Ogra faces pressure to allow new gas connections

Ogra faces pressure to allow new gas connections

ISLAMABAD: Ahead of its determination of gas pri­ces, the Oil and Gas Regula­tory Authority (Ogra) is coming under increasing pressure to allow millions of new connections despite unavailability of additional gas, rising price and circular debt.

Ogra completed the process of public hearing more than a month ago on up to 220 per cent increase in prescribed prices to meet estimated revenue requirements (ERR) of the two gas companies for fiscal year 2021-22 and is expected to come up with its determination in a couple of weeks.

The Sui Northern Gas Pip­e­lines Ltd (SNGPL) has dem­anded about Rs1,420 per unit (Million British The­r­mal Unit – MMBTU) increase in its existing price of about Rs645 per MMBTU, to take it to about Rs2,065 per unit to cover Rs365 billion additional ERR, including some previous adjustments. The Sui Southern Gas Company Ltd (SSGCL) has, on the other hand, sought about Rs153 per unit or 20pc increase in its price for the current fiscal year, from about Rs779 per unit to about Rs932 per unit to cover a revenue shortfall of about Rs35bn.

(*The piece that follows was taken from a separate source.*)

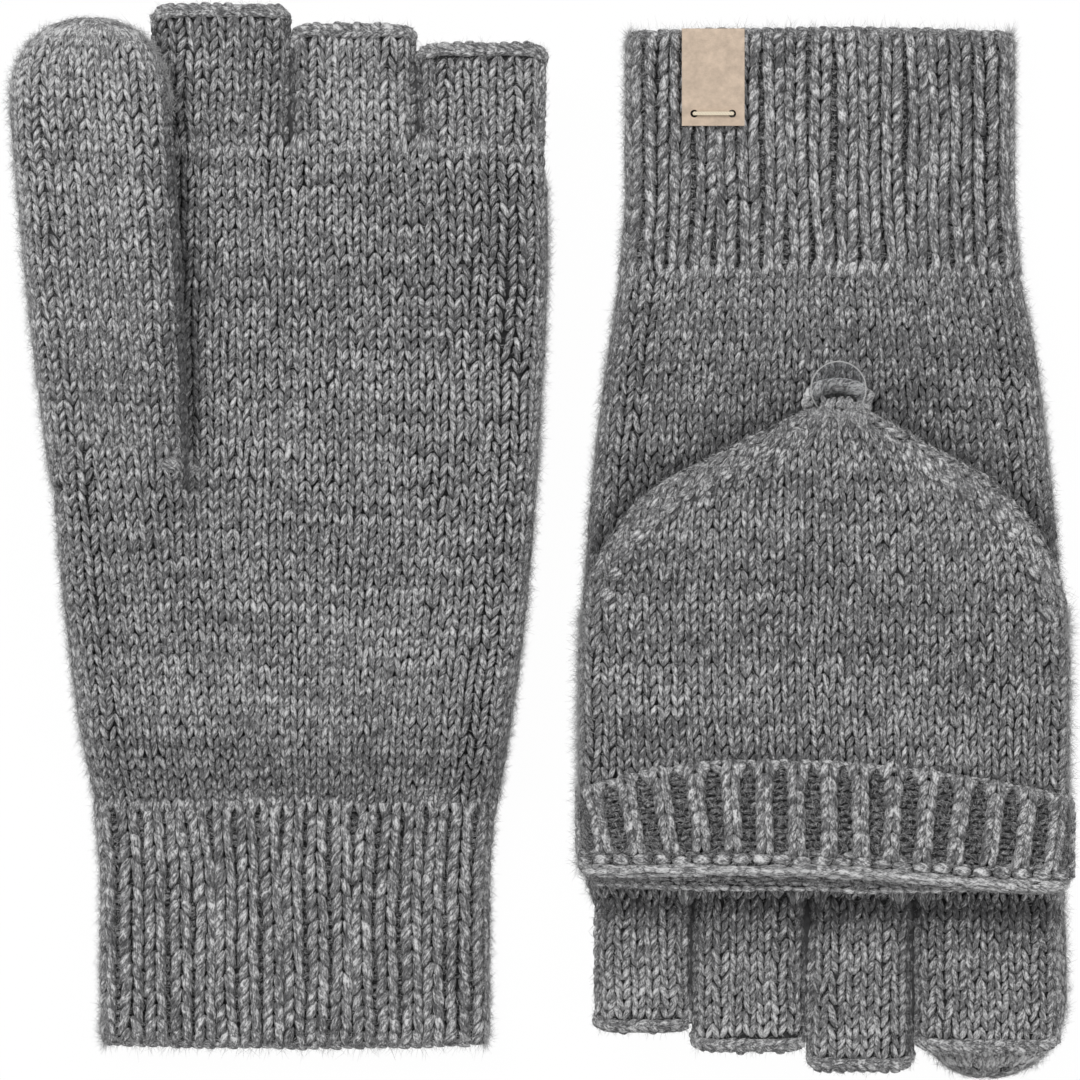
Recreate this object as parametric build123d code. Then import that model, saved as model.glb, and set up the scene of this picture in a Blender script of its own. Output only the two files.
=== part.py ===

Informed sources said that while the government had not issued a policy directive for additional gas connections on political considerations unlike the previous governments, the gas companies were exerting pressure on the regulator through parliamentarians to allow additional connections. The SNGPL alone has demanded permission to raise funds through the prescribed price for 1.2 million additional connections during current fiscal year.

That would require about Rs45bn to be built into the gas tariff. The problem lies with the gas pricing mechanism under which the gas companies get 17-18pc return on assets. New connections (meters) through new pipelines become an additional asset even if they are unable to pump gas to the consumer.

While the country is facing gas shortage, particularly in winter, as indigenous gas production is on a continuous decline, the gas companies have been reluctant to allocate pipeline capacity to private sector to bring in imported gas, resulting in frequent drop in system pressure, gas loadshedding and load management issues.

On the other hand, the government has not been able to deliver on weighted average cost of gas (WACOG). Resultantly, the supply of expensive imported liquefied natural gas (LNG) to residential consumers in winter months has already increased the SNGPL’s circular debt to about Rs130bn and counting.

An SNGPL official conceded that prudent business model required a ban on extension of transmission and distribution system in new towns and villages until domestic gas production matched the requirement of domestic consumers and existing industrial and commercial gas demand or their affordability levels increased. However, he explained that additional assets even without completion qualified for depreciated return. He said the company’s request for WACOG and subsidy payments had not been addressed by the government.

Sources in Ogra said the regulator could not suddenly allow an increase in the number of new connections when the companies failed to meet previous year’s target. Additional connections not only reduce gas pressure to existing consumers but also increase gas price. They said Ogra had earlier allowed 400,000 new connections but the company could not meet the target and gave about 350,000 connections.

Ogra has already asked the government to formulate an appropriate policy to “award new gas distribution network projects through some competitive mechanism, which facilitates the new entrants and promotes competitive market, brings efficiency and accelerates economic activity with the help of private participation in the gas sector” to extend equal opportunity to all gas market players in a fair a transparent manner.

The regulator has also asked the government to provide “special budgetary support or grant for all new system extensions” and even such additions in assets would not qualify for return allowed to the gas companies. The regulator would “continue to allow new connection for combing mains (main pipelines) within the towns, villages and cities already served by the company” for consideration of prudently incurred expenditure.

In February this year, Ogra had warned the SNGPL that additional connections might be proceeded subject to confirmation that already allowed 400,000 connections were installed and commissioned before June 30 and unutilised limit of sanctioned connections would not spill over for connection in next year.

The regulator had also advised that to minimise the operational and commercial risks adversely affecting the SNGPL, it should explore the option of leasing out and outsourcing of gas distribution network and related services in the unaccounted for gas prone areas of its operation. “However, the company has shown slackness in implementing or even initiating any plan or progress in the matter, which is totally undesirable,” Ogra said, adding this reluctance exposed non-serious approach to resolve issues affecting its sustainability and operations as a going concern.

An Ogra spokesman said the regulator was committed to protect the consumer and public interest and the consumers would have to bear the cost in the shape of higher gas bills if revenue requirements were not stringently examined. “We look into all aspects and the capacity of the gas companies to deliver on ground” before allowing additional costs, he said.